An investigation of the ongoing destruction of rain forests in Borneo and the native species that live in them.
In 2012, esteemed nature writer Shoumatoff (Legends of the American Desert: Sojourns in the Greater Southwest, 1997, etc.), who was a founding contributing editor to Outside and Conde Nast Traveler, traveled to Borneo to visit an orangutan to study their cognitive functions. When he arrived, he was shocked to witness the wanton destruction of the forests by “large-scale multinational logging operations,” which are replacing the indigenous plants with palm trees, which produce profitable palm oil. These forests date back 130 million years, and the species of some of the flora and fauna have yet to be identified. The Wildlife Conservation Society has described the situation as “the greatest destruction of biodiversity on the planet.” By the next year, the author had an assignment from Smithsonian to return to Borneo and document the situation.
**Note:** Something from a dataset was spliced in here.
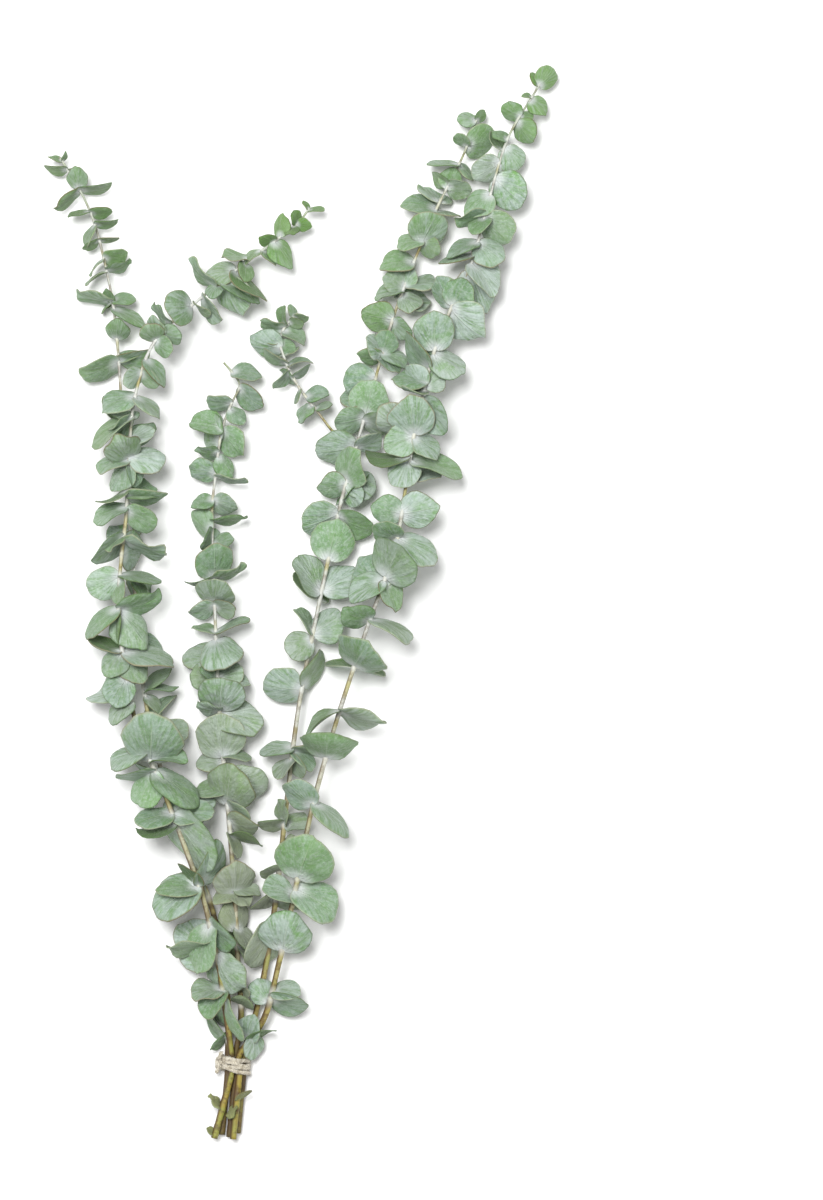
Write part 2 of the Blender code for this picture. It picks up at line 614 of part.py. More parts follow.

This book is an outgrowth of that trip. Shoumatoff recounts the recent history of the area, beginning in World War II, when efforts were made to enlist the indigenous people in the fight against Japan. In 2000, the World Wildlife Fund took the lead in the creation of conservation areas that can only selectively be logged and replaced by palm trees. Many of the forests are already in various stages of degradation, and the discovery that they cover valuable oil reserves puts the rest in jeopardy. Local politicians are under pressure to modernize by the different tribes that inhabit the region who desire the amenities of modern life. As the author shows, the indigenous population is torn between the attractions of technology and money and their own traditional, “multiperspectivist” spiritual values.
A provocative, multilayered discussion of the imperative of saving our planet’s environmental heritage while respecting the aspirations of indigenous people.